**GOAL:** Restate word for word the lines of the data below, from the first through the one that has "hole_z = -25.7; // [-25.9:0.02:-25.5]".

**DATA BLOCK:**
####################
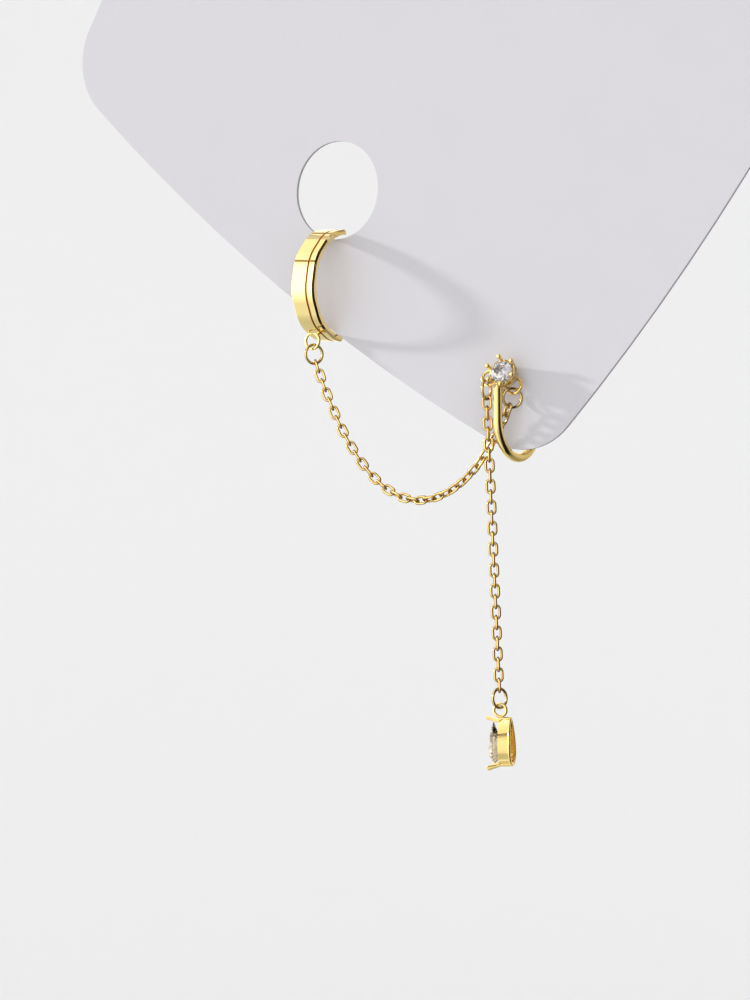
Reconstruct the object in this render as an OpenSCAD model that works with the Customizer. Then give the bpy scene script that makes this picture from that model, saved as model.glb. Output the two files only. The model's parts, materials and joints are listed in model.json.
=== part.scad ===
// Ear cuff and stone lobe clip joined by a fine link chain, with a pear drop on a second chain,
// hanging on the plain card that shows it. The origin is the card's topmost point, where it is held.

/* [Card] */
// Half the card's width, from its middle to the middle of a side
card_half = 46.5; // [44:0.1:50]
// Radius of the card's bulging sides
card_side_radius = 268; // [180:1:400]
// Radius of the card's corners
card_corner_radius = 8.5; // [5:0.5:12]
// Turn of the card in its own plane
card_turn = -37; // [-39:0.5:-35]
// Thickness of the card
card_t = 0.4; // [0.3:0.05:0.5]
// How far the card leans back
card_lean = 4; // [0:0.5:8]
// Diameter of the round hole that the cuff goes through
hole_d = 11.96; // [11.8:0.05:12.2]
// Hole's middle, right of the card's middle
hole_x = -19.56; // [-19.8:0.05:-19.3]
// Hole's middle, above the card's middle
hole_z = -25.7; // [-25.9:0.02:-25.5]

/* [Ear cuff] */
// Outer diameter of the cuff, over the soft corners of its flats
cuff_d = 13.7; // [13.4:0.05:13.9]
// Bore of the cuff
cuff_bore = 12.26; // [12:0.02:12.3]
// Width of the band
cuff_w = 3.36; // [3:0.02:3.4]
// Place of the groove, from the middle of the band
groove_x = 0.59; // [0.4:0.01:0.8]
// Width of the groove
groove_w = 0.18; // [0.1:0.02:0.3]
// Depth of the groove
groove_depth = 0.12; // [0.1:0.02:0.24]
// Bevel at the band's edges
cuff_bevel = 0.22; // [0.1:0.02:0.3]
// Angle between two flats of the band
cuff_flat = 36; // [36:1:36]
// Radius of the soft corners between the flats
cuff_corner = 4.5; // [3:0.1:6]
// Height of the band's upper end, as an angle from straight ahead
cuff_upper_end = 86; // [84:0.5:90]
// Height of the band's lower end, as an angle from straight ahead
cuff_lower_end = -91; // [-94:0.5:-86]
// Cuff's middle, right of the card's middle
cuff_x = -20.88; // [-21:0.02:-20.6]
// Cuff's middle, behind the card's middle
cuff_y = 0.98; // [0.8:0.02:1.2]
// Cuff's middle, above the card's middle
cuff_z = -37.08; // [-37.2:0.02:-37]
// Lean of the cuff to the right
cuff_tilt = 4; // [2:0.5:6]
// Distance of the soldered loop in front of the cuff's middle
cuff_loop_front = 2.72; // [2.5:0.02:2.9]
// Mean radius of the cuff's loop
cuff_loop_r = 0.97; // [0.85:0.01:1]

/* [Lobe clip] */
// Clip's stone, right of the card's middle
clip_x = 5.43; // [5.2:0.02:5.6]
// Clip's stone, above the card's middle
clip_z = -48.97; // [-49.1:0.02:-48.8]
// Distance from the card to the front of the clip's stone
clip_front = 2.75; // [2.7:0.05:2.9]
// Tilt of the setting: back, sideways and round
setting_turn = [-17.5, -9.3, 12.3];
// Diameter of the round stone
stone_d = 3; // [2.9:0.05:3.1]
// Radius of the circle through the six prong tips
prong_r = 1.74; // [1.7:0.02:1.8]
// Diameter of a prong
prong_d = 0.4; // [0.36:0.02:0.44]
// Depth of the setting, from the prong tips to its back
setting_depth = 2.3; // [2.2:0.05:2.4]
// Radius of the hook's bend
hook_r = 4.25; // [4.1:0.05:4.4]
// Wire of the hook
hook_d = 1.04; // [0.9:0.02:1.1]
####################
**SOLUTION TO THIS EXERCISE:**
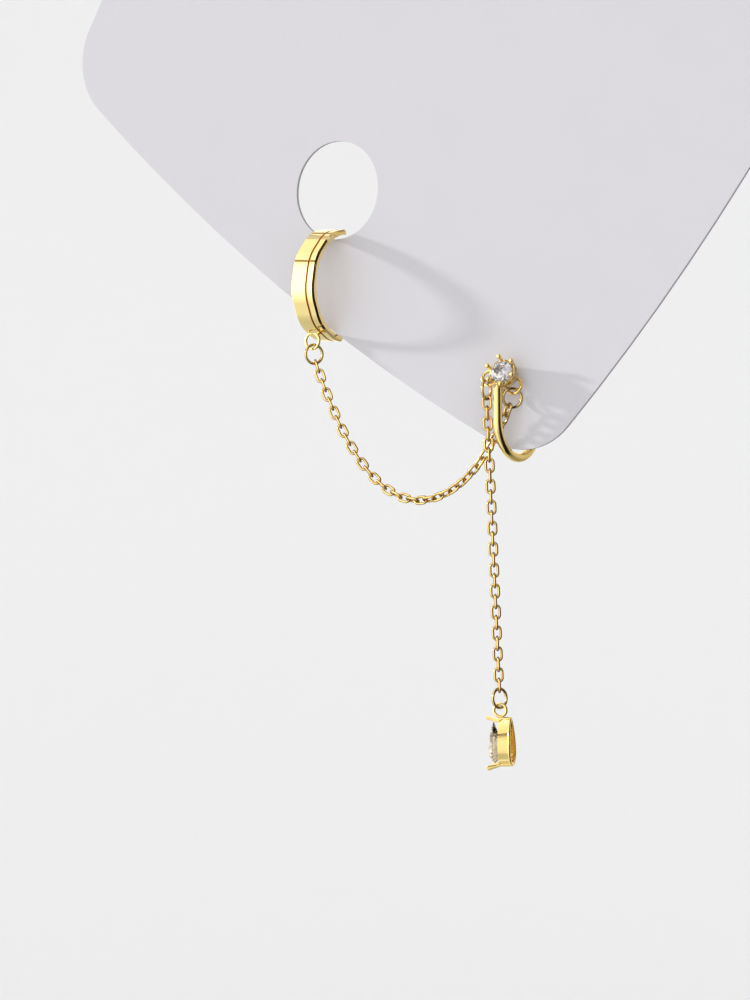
Reconstruct the object in this render as an OpenSCAD model that works with the Customizer. Then give the bpy scene script that makes this picture from that model, saved as model.glb. Output the two files only. The model's parts, materials and joints are listed in model.json.
=== part.scad ===
// Ear cuff and stone lobe clip joined by a fine link chain, with a pear drop on a second chain,
// hanging on the plain card that shows it. The origin is the card's topmost point, where it is held.

/* [Card] */
// Half the card's width, from its middle to the middle of a side
card_half = 46.5; // [44:0.1:50]
// Radius of the card's bulging sides
card_side_radius = 268; // [180:1:400]
// Radius of the card's corners
card_corner_radius = 8.5; // [5:0.5:12]
// Turn of the card in its own plane
card_turn = -37; // [-39:0.5:-35]
// Thickness of the card
card_t = 0.4; // [0.3:0.05:0.5]
// How far the card leans back
card_lean = 4; // [0:0.5:8]
// Diameter of the round hole that the cuff goes through
hole_d = 11.96; // [11.8:0.05:12.2]
// Hole's middle, right of the card's middle
hole_x = -19.56; // [-19.8:0.05:-19.3]
// Hole's middle, above the card's middle
hole_z = -25.7; // [-25.9:0.02:-25.5]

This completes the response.